#### Dataset content
::::
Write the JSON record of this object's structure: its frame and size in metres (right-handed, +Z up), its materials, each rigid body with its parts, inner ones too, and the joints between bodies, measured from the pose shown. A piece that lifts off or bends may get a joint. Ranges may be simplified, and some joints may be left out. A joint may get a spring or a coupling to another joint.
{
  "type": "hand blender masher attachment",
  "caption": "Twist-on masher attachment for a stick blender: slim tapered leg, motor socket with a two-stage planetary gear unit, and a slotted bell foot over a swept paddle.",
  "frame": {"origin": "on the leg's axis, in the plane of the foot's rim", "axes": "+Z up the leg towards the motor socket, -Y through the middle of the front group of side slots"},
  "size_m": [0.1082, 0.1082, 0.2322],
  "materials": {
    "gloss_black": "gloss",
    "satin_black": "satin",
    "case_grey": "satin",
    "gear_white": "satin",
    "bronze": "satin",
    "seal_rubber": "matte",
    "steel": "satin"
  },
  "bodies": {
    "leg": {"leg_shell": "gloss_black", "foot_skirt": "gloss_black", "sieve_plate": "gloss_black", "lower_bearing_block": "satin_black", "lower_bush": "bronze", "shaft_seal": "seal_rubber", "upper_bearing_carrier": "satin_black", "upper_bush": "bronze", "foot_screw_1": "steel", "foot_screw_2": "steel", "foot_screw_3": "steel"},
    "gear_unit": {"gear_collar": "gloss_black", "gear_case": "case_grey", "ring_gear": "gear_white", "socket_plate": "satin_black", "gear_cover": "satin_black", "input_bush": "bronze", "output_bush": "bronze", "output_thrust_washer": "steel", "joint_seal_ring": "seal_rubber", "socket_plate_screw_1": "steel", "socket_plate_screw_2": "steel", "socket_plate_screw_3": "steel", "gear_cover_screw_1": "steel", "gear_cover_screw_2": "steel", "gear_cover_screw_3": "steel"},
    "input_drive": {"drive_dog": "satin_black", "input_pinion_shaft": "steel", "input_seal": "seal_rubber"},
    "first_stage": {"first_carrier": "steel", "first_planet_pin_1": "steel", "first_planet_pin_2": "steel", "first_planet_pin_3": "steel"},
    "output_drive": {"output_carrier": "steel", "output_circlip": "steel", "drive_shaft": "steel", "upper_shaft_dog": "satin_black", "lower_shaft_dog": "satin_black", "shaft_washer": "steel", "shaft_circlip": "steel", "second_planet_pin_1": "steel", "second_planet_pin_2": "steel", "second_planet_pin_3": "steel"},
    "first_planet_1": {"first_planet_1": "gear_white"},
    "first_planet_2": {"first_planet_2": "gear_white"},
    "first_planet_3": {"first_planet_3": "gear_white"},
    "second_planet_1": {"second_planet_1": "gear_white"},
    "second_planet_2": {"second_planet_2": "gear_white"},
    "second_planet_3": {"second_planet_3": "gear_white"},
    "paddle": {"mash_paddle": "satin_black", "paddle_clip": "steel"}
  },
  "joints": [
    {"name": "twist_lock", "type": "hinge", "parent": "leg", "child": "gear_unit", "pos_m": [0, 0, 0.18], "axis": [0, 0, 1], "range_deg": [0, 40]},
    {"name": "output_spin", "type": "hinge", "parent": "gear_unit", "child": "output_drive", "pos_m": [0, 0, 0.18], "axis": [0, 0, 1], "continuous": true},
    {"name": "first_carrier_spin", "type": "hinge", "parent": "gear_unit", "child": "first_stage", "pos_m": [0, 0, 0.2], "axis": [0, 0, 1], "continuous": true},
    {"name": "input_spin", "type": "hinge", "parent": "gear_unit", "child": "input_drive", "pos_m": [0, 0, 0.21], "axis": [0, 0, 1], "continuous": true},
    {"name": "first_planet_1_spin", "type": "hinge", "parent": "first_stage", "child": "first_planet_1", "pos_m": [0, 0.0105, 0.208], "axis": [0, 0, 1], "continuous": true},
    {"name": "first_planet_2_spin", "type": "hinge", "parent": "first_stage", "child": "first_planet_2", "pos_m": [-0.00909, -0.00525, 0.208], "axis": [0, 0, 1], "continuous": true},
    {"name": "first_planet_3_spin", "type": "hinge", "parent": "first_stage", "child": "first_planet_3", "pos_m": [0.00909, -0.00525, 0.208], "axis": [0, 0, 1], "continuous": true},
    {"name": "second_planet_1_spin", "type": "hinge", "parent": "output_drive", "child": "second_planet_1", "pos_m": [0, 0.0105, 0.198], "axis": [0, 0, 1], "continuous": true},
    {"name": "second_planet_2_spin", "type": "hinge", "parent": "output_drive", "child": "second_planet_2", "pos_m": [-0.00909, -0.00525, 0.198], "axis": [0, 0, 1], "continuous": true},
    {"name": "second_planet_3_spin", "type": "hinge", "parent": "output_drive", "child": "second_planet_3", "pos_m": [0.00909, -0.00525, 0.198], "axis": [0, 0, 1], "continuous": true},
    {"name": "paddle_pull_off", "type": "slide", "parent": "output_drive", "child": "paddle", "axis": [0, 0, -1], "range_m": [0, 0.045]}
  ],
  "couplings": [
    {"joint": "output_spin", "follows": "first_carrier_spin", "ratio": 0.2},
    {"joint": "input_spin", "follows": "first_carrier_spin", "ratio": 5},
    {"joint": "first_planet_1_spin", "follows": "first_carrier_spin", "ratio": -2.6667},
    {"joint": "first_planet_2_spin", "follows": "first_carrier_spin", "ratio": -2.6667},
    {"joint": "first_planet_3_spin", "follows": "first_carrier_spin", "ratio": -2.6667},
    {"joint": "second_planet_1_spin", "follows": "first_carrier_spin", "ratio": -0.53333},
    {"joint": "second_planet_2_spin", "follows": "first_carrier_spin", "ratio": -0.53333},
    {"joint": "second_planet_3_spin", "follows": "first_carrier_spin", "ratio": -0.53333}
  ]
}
::::
#### Stated problem
Output the listing above exactly as it appears.

#### Answer for this exercise
Write the JSON record of this object's structure: its frame and size in metres (right-handed, +Z up), its materials, each rigid body with its parts, inner ones too, and the joints between bodies, measured from the pose shown. A piece that lifts off or bends may get a joint. Ranges may be simplified, and some joints may be left out. A joint may get a spring or a coupling to another joint.
{
  "type": "hand blender masher attachment",
  "caption": "Twist-on masher attachment for a stick blender: slim tapered leg, motor socket with a two-stage planetary gear unit, and a slotted bell foot over a swept paddle.",
  "frame": {"origin": "on the leg's axis, in the plane of the foot's rim", "axes": "+Z up the leg towards the motor socket, -Y through the middle of the front group of side slots"},
  "size_m": [0.1082, 0.1082, 0.2322],
  "materials": {
    "gloss_black": "gloss",
    "satin_black": "satin",
    "case_grey": "satin",
    "gear_white": "satin",
    "bronze": "satin",
    "seal_rubber": "matte",
    "steel": "satin"
  },
  "bodies": {
    "leg": {"leg_shell": "gloss_black", "foot_skirt": "gloss_black", "sieve_plate": "gloss_black", "lower_bearing_block": "satin_black", "lower_bush": "bronze", "shaft_seal": "seal_rubber", "upper_bearing_carrier": "satin_black", "upper_bush": "bronze", "foot_screw_1": "steel", "foot_screw_2": "steel", "foot_screw_3": "steel"},
    "gear_unit": {"gear_collar": "gloss_black", "gear_case": "case_grey", "ring_gear": "gear_white", "socket_plate": "satin_black", "gear_cover": "satin_black", "input_bush": "bronze", "output_bush": "bronze", "output_thrust_washer": "steel", "joint_seal_ring": "seal_rubber", "socket_plate_screw_1": "steel", "socket_plate_screw_2": "steel", "socket_plate_screw_3": "steel", "gear_cover_screw_1": "steel", "gear_cover_screw_2": "steel", "gear_cover_screw_3": "steel"},
    "input_drive": {"drive_dog": "satin_black", "input_pinion_shaft": "steel", "input_seal": "seal_rubber"},
    "first_stage": {"first_carrier": "steel", "first_planet_pin_1": "steel", "first_planet_pin_2": "steel", "first_planet_pin_3": "steel"},
    "output_drive": {"output_carrier": "steel", "output_circlip": "steel", "drive_shaft": "steel", "upper_shaft_dog": "satin_black", "lower_shaft_dog": "satin_black", "shaft_washer": "steel", "shaft_circlip": "steel", "second_planet_pin_1": "steel", "second_planet_pin_2": "steel", "second_planet_pin_3": "steel"},
    "first_planet_1": {"first_planet_1": "gear_white"},
    "first_planet_2": {"first_planet_2": "gear_white"},
    "first_planet_3": {"first_planet_3": "gear_white"},
    "second_planet_1": {"second_planet_1": "gear_white"},
    "second_planet_2": {"second_planet_2": "gear_white"},
    "second_planet_3": {"second_planet_3": "gear_white"},
    "paddle": {"mash_paddle": "satin_black", "paddle_clip": "steel"}
  },
  "joints": [
    {"name": "twist_lock", "type": "hinge", "parent": "leg", "child": "gear_unit", "pos_m": [0, 0, 0.18], "axis": [0, 0, 1], "range_deg": [0, 40]},
    {"name": "output_spin", "type": "hinge", "parent": "gear_unit", "child": "output_drive", "pos_m": [0, 0, 0.18], "axis": [0, 0, 1], "continuous": true},
    {"name": "first_carrier_spin", "type": "hinge", "parent": "gear_unit", "child": "first_stage", "pos_m": [0, 0, 0.2], "axis": [0, 0, 1], "continuous": true},
    {"name": "input_spin", "type": "hinge", "parent": "gear_unit", "child": "input_drive", "pos_m": [0, 0, 0.21], "axis": [0, 0, 1], "continuous": true},
    {"name": "first_planet_1_spin", "type": "hinge", "parent": "first_stage", "child": "first_planet_1", "pos_m": [0, 0.0105, 0.208], "axis": [0, 0, 1], "continuous": true},
    {"name": "first_planet_2_spin", "type": "hinge", "parent": "first_stage", "child": "first_planet_2", "pos_m": [-0.00909, -0.00525, 0.208], "axis": [0, 0, 1], "continuous": true},
    {"name": "first_planet_3_spin", "type": "hinge", "parent": "first_stage", "child": "first_planet_3", "pos_m": [0.00909, -0.00525, 0.208], "axis": [0, 0, 1], "continuous": true},
    {"name": "second_planet_1_spin", "type": "hinge", "parent": "output_drive", "child": "second_planet_1", "pos_m": [0, 0.0105, 0.198], "axis": [0, 0, 1], "continuous": true},
    {"name": "second_planet_2_spin", "type": "hinge", "parent": "output_drive", "child": "second_planet_2", "pos_m": [-0.00909, -0.00525, 0.198], "axis": [0, 0, 1], "continuous": true},
    {"name": "second_planet_3_spin", "type": "hinge", "parent": "output_drive", "child": "second_planet_3", "pos_m": [0.00909, -0.00525, 0.198], "axis": [0, 0, 1], "continuous": true},
    {"name": "paddle_pull_off", "type": "slide", "parent": "output_drive", "child": "paddle", "axis": [0, 0, -1], "range_m": [0, 0.045]}
  ],
  "couplings": [
    {"joint": "output_spin", "follows": "first_carrier_spin", "ratio": 0.2},
    {"joint": "input_spin", "follows": "first_carrier_spin", "ratio": 5},
    {"joint": "first_planet_1_spin", "follows": "first_carrier_spin", "ratio": -2.6667},
    {"joint": "first_planet_2_spin", "follows": "first_carrier_spin", "ratio": -2.6667},
    {"joint": "first_planet_3_spin", "follows": "first_carrier_spin", "ratio": -2.6667},
    {"joint": "second_planet_1_spin", "follows": "first_carrier_spin", "ratio": -0.53333},
    {"joint": "second_planet_2_spin", "follows": "first_carrier_spin", "ratio": -0.53333},
    {"joint": "second_planet_3_spin", "follows": "first_carrier_spin", "ratio": -0.53333}
  ]
}